__EXERCISE OBJECTIVE__:
Repeat the line that contains "rear_left_wheel();", the line that contains "obj.data.transform(world)", and all lines between them, exactly and with no other lines.

%%

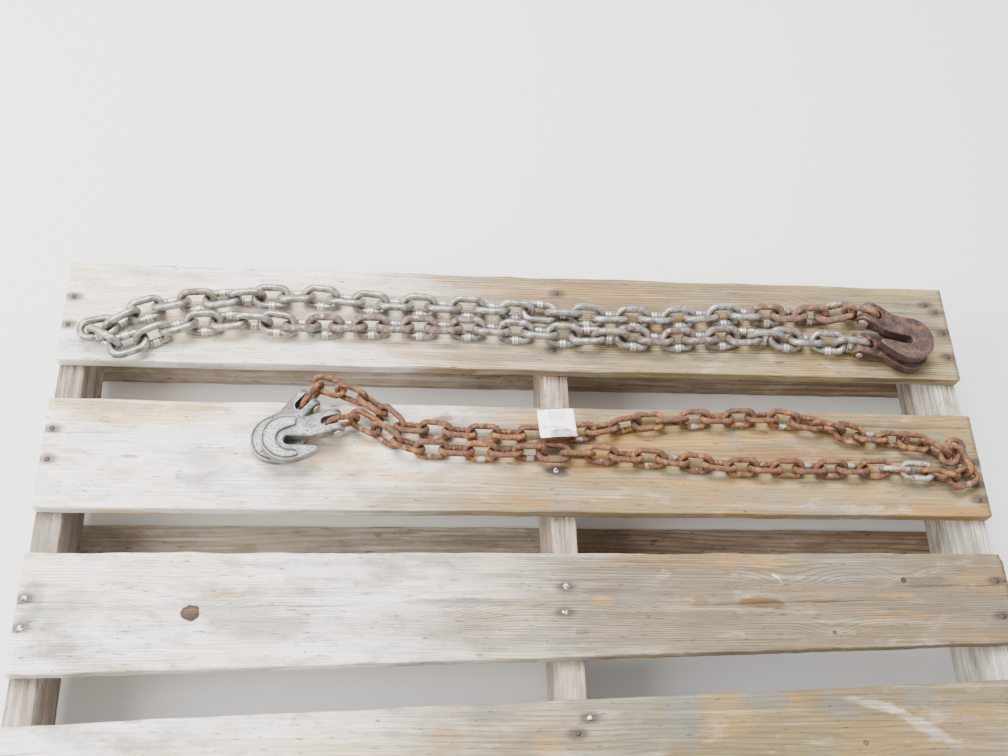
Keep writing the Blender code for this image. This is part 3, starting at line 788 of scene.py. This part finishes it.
UPPER = Chain(27.9, 12.3, 8.2, 0.17)
HOOKS = {  # pin place, heading in degrees, rise over its length, the side its tip is on, scale
    "lower_hook_rear": ((268.5, -174.5, 12.6), 228.0, -5.3, 1, 1.0),
    "lower_hook_front": ((299.0, -203.0, 23.8), 196.0, 1.4, 1, 1.0),
    "upper_hook_under": ((893.0, -90.0, 14.9), -10.0, -6.8, 1, 1.04),
    "upper_hook_over": ((903.0, -56.5, 28.5), -29.0, 0.0, -1, 1.04),
}
PIN_RADIUS = 3.75


def on_pin(hook, far):
    """The pivot that puts a link's inner end on the hook's pin, with its other pivot at far."""
    pin, scale = Vector(HOOKS[hook][0]), HOOKS[hook][4]
    return pin + (pin - Vector(far)).normalized() * (PIN_RADIUS * scale + Chain.AIR)


last = (881.2, -46.2, 19.0)
top = pivots([
    (54.6, -89.0, 14.2, 0), (78.3, -72.5, 0, 1), (103.0, -61.0, 0, 1), (130.0, -54.5, 0, 1),
    (184.0, -49.0, 0, 2), (265.0, -43.5, 0, 3), (347.0, -51.0, 0, 3), (455.0, -53.0, 0, 4),
    (510.0, -56.5, 0, 2), (591.0, -60.0, 0, 3), (671.0, -59.5, 0, 3), (751.0, -51.5, 0, 3),
    (828.5, -50.5, 0, 3), (854.5, -50.0, 12.8, 1), (*last, 1),
])
top.append(on_pin("upper_hook_over", last))
twists = ((0, -35), (2, 0), (3, 0), (7, 90), (15, 90), (19, 180), (27, 180), (31, 225))
upper_links = UPPER.lie(top, rolls_of(len(top) - 1, -45, twists))
middle, heading = Vector((43.0, -92.0, 14.4)), math.radians(195)
half_ring = Vector((math.cos(heading), math.sin(heading), 0)) * UPPER.tip
upper_links.append(UPPER.link(middle - half_ring, middle + half_ring, 0.0))
last = (870.2, -88.0, 14.9)
bottom = pivots([
    (39.8, -97.6, 15.0, 0), (69.3, -113.6, 0, 1), (89.9, -104.2, 0, 1), (114.4, -92.7, 0, 1),
    (140.0, -81.5, 0, 1), (193.0, -77.5, 0, 2), (246.0, -81.5, 0, 2), (347.0, -79.5, 0, 4),
    (455.0, -79.5, 0, 4), (563.0, -85.0, 0, 4), (668.0, -87.5, 0, 4), (746.0, -81.5, 0, 3),
    (844.5, -84.0, 0, 4), (*last, 1),
])
bottom.append(on_pin("upper_hook_under", last))
twists = ((0, 45), (1, 45), (3, 0), (4, 0), (8, 90), (19, 90), (23, 180), (26, 180), (30, 270), (32, 225))
upper_links += UPPER.lie(bottom, rolls_of(len(bottom) - 1, 45, twists))


def uneven(links, seed, middle=0.5, spread=0.5):
    """A number for each link that wanders from link to link."""
    return [middle + spread * wander(i * 10, seed, 13.0) for i in range(len(links))]


def crevice(finish, chain, deep):
    """How near a place on a link is to where its neighbour bears on it, from 0 to 1: the mask of the painted
    shade there.
    """
    on_link = finish.attribute("on_link", "Vector")
    x, y = finish.math("ABSOLUTE", finish.part(0, on_link)), finish.part(1, on_link)
    x = x - chain.inner_length / 2 * MM
    away = finish.math("SQRT", x * x + y * y)
    return finish.between(away, deep * MM, deep * 0.35 * MM)


RUST_ALONG = (  # places along the deck and how rusty the chain is there, for its far run and its near one
    ((40, 118, 130, 165, 180, 770, 790, 870, 900),
     (0.05, 0.1, 0.42, 0.42, 0.12, 0.15, 0.68, 0.8, 0.9)),
    ((40, 235, 262, 450, 480, 590, 620, 745, 780, 880),
     (0.05, 0.1, 0.55, 0.5, 0.2, 0.2, 0.55, 0.5, 0.35, 0.4)),
)
rust = []
for number, place in enumerate(upper_links):
    keys = RUST_ALONG[number >= len(top) - 1]
    rust.append(float(np.interp((place.translation[0] - DECK_LEFT) / MM, *keys)))

DARK_RUST, BROWN_RUST, BRIGHT_RUST = (0.085, 0.042, 0.028), (0.17, 0.08, 0.042), (0.25, 0.088, 0.028)
WELD_HALF, FURROW_SHADE_LINES = 3.6 * MM, (0.95 * MM, 3.6 * MM)
coat = Finish("galvanised_links")
patch = coat.grain(120.0, detail=5.0, roughness=0.65)
fine = coat.grain(700.0, detail=4.0, roughness=0.6)
speckle = coat.grain(170.0, (4, 0, 0), detail=5.0, roughness=0.7)
crevice_shade_and_rust = crevice(coat, UPPER, 9.0)
on_link = coat.attribute("on_link", "Vector")
from_weld, rail = coat.math("ABSOLUTE", coat.part(0, on_link)), coat.part(1, on_link)
welded, raised = coat.between(rail, 0.002, 0.006), coat.between(rail, -0.002, -0.006)
zinc = coat.layers(
    coat.mix(coat.between(patch, 0.38, 0.62), (0.15, 0.135, 0.112), (0.41, 0.41, 0.375)),
    (fine, 0.5, 0.72, 0.6, (0.12, 0.10, 0.085)),
    (fine, 0.42, 0.25, 0.5, (0.66, 0.65, 0.60)),
)
zinc = coat.mix(coat.attribute("shade") * 0.35, zinc, (0.25, 0.20, 0.15))
# Painted shade where the neighbouring link bears on this one.
zinc = coat.mix(crevice_shade_and_rust * 0.7, zinc, (0.11, 0.08, 0.06))
# Painted highlight on the raised weld collar.
zinc = coat.layers(zinc, (from_weld, WELD_HALF, 3.0 * MM, welded * 0.8, (0.74, 0.73, 0.69)))
# Painted shade in the furrows on either side of each weld burr.
for furrow_line in FURROW_SHADE_LINES:
    away = coat.math("ABSOLUTE", from_weld - furrow_line)
    zinc = coat.layers(zinc, (away, 0.55 * MM, 0.15 * MM, welded * 0.75, (0.10, 0.085, 0.07)))
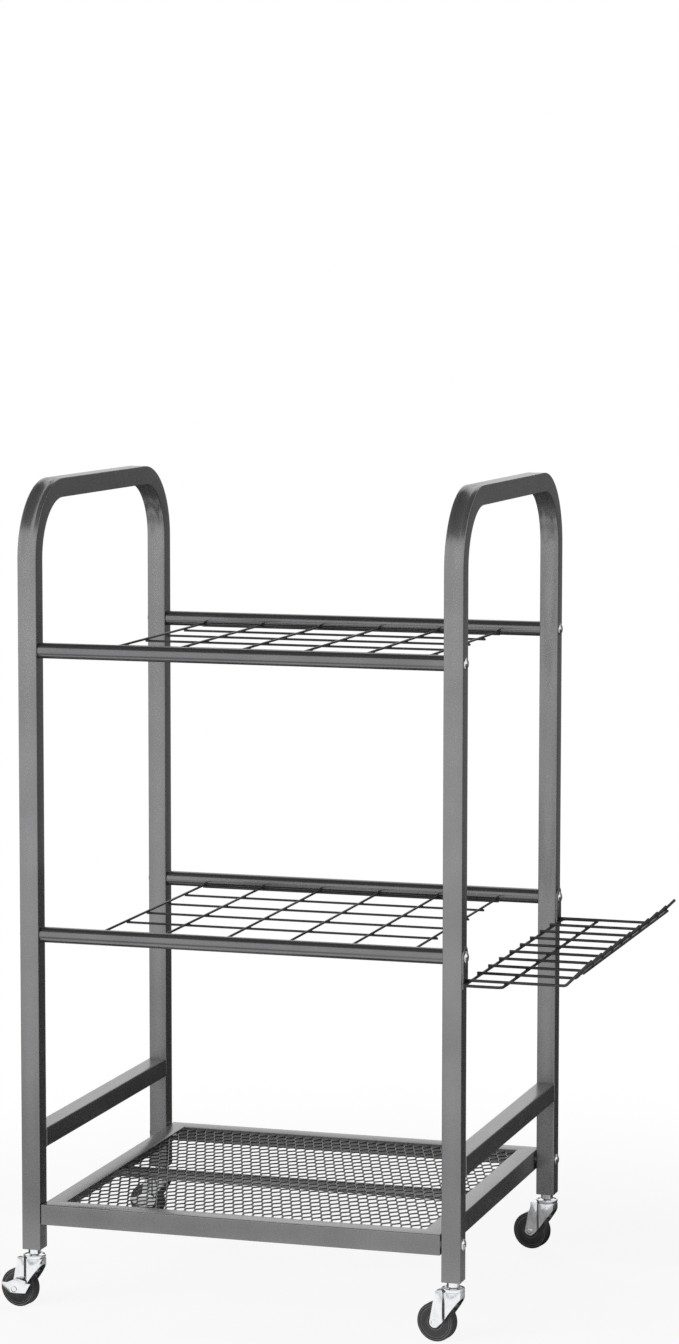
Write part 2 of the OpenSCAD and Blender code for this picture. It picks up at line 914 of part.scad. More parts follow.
left_frame_tube();
right_frame_tube();
left_side_rail();
right_side_rail();
upper_front_rod();
upper_rear_rod();
middle_front_rod();
middle_rear_rod();
rod_end_inserts();
upper_bolts();
middle_bolts();
upper_grid_long_wires();
upper_grid_cross_wires();
middle_grid_long_wires();
middle_grid_cross_wires();
shelf_front_rail();
shelf_rear_rail();
shelf_left_rail();
shelf_right_rail();
shelf_mesh();
shelf_crossbar();
shelf_bolts();
shelf_washers();
shelf_nuts();
tray_tabs();
tray_ring();
tray_wires();
tray_lip_wire();
post_end_plugs();
front_left_stem();
front_left_head();
front_left_balls();
front_left_fork();
front_left_axle();
front_left_wheel();
front_left_brake_lever();
front_right_stem();
front_right_head();
front_right_balls();
front_right_fork();
front_right_axle();
front_right_wheel();
rear_left_stem();
rear_left_head();
rear_left_balls();
rear_left_fork();
rear_left_axle();
rear_left_wheel();
rear_left_brake_lever();
rear_right_stem();
rear_right_head();
rear_right_balls();
rear_right_fork();
rear_right_axle();
rear_right_wheel();
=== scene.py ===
"""Looks of the rolling garden tool rack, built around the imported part.

Sizes are in millimetres from the rack's middle on the floor, as in the part's source. They
become metres in the part's own frame as each mesh is made. Materials and stage are in metres.
"""
from math import cos, hypot, pi, radians, sin, sqrt

import bmesh
import bpy
from mathutils import Matrix, Vector

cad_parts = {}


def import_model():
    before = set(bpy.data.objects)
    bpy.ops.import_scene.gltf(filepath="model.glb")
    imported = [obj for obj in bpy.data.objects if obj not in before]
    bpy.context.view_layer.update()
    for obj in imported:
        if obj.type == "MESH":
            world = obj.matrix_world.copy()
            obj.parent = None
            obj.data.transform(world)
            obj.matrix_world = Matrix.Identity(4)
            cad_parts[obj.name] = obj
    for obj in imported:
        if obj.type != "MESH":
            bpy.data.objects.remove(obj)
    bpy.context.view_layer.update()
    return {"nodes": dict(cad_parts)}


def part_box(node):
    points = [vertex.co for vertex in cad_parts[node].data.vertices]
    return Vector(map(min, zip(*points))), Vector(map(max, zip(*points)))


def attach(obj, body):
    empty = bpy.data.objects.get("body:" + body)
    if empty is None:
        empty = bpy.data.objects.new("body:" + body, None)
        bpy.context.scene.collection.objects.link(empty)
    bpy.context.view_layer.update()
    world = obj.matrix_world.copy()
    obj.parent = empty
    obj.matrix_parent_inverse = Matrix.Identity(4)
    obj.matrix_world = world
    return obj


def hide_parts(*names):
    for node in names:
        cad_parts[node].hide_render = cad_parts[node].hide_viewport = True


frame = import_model()

MM = 0.001
TOLERANCE = 1e-6

# Sizes of the side frames
RACK_W, RACK_D, RACK_H = 468, 408, 855
TUBE, TUBE_WALL, TUBE_CORNER = 20, 1.5, 1.2
BEND_R, CREASE_DEPTH, CREASE_W = 70, 1, 11
SIDE_RAIL_Z = 177.2

# Sizes of the rods and bolts
ROD_R = 8
UPPER_Z, MIDDLE_Z = 683, 391
THREAD_REACH = 16
BOLT_R, HEAD_R, HEAD_H, HEAD_RIM = 3, 6.25, 3, 0.8
SOCKET_APOTHEM, SOCKET_DEPTH = 2, 1.6

# Sizes of the grids
GRID_R, GRID_PITCH_X, GRID_LONG, GRID_PITCH_Y, GRID_CROSS = 1.25, 67, 6, 61.67, 7
GRID_DROP, GRID_OVERHANG = 4, 2.5

# Sizes of the shelf
SHELF_TOP, ANGLE_W, ANGLE_H, ANGLE_T, SHELF_GAP = 111.2, 20, 21, 1.5, 1.25
MESH_T, MESH_LAP = 3, 12
CROSSBAR = 10

# Sizes of the side tray
TRAY_R, TRAY_N, TRAY_PITCH, TRAY_DROP, TRAY_FLAT = 1.5, 10, 43, 23, 100.5
LIP, LIP_ANGLE, TRAY_BEND = 35, radians(45), 6
RING_W, RING_L, RING_CORNER, LIP_WIRE_SHARE = 39, 414, 5, 0.57
TAB_T = 1.5

# Sizes of the casters, and the clearances
CASTER_H, CASTER_YAW, TRAIL = 63, radians(10), 17.5
WHEEL_R, WHEEL_W, WHEEL_SHOULDER = 20, 12, 1.5
AXLE_R, SLIP = 2.4, 0.05
HEAD_D, FORK_T, FORK_INNER, LEVER_T, MOVING_GAP = 23.4, 1.2, 12.8, 1, 0.3
STEM_R, COLLAR_R, COLLAR_H, STEM_L = 4, 6.5, 6, 18
WELD_GAP = 0.05

# Places that follow from the sizes
POST_X, POST_Y = (RACK_W - TUBE) / 2, (RACK_D - TUBE) / 2
INNER_X, OUTER_X = POST_X - TUBE / 2, POST_X + TUBE / 2
BEND_Z = RACK_H - TUBE / 2 - BEND_R
SHELF_X = INNER_X - SHELF_GAP
SHELF_Y = RACK_D / 2
SHELF_BOLT_Z = SHELF_TOP - ANGLE_H / 2
MESH_TOP = SHELF_TOP - ANGLE_T
TRAY_Z = MIDDLE_Z - TRAY_DROP
TRAY_START, TRAY_BEND_X = OUTER_X + TAB_T + WELD_GAP, OUTER_X + TRAY_FLAT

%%

__SOLUTION FOR THIS TASK__:
rear_left_wheel();
rear_left_brake_lever();
rear_right_stem();
rear_right_head();
rear_right_balls();
rear_right_fork();
rear_right_axle();
rear_right_wheel();
=== scene.py ===
"""Looks of the rolling garden tool rack, built around the imported part.

Sizes are in millimetres from the rack's middle on the floor, as in the part's source. They
become metres in the part's own frame as each mesh is made. Materials and stage are in metres.
"""
from math import cos, hypot, pi, radians, sin, sqrt

import bmesh
import bpy
from mathutils import Matrix, Vector

cad_parts = {}


def import_model():
    before = set(bpy.data.objects)
    bpy.ops.import_scene.gltf(filepath="model.glb")
    imported = [obj for obj in bpy.data.objects if obj not in before]
    bpy.context.view_layer.update()
    for obj in imported:
        if obj.type == "MESH":
            world = obj.matrix_world.copy()
            obj.parent = None
            obj.data.transform(world)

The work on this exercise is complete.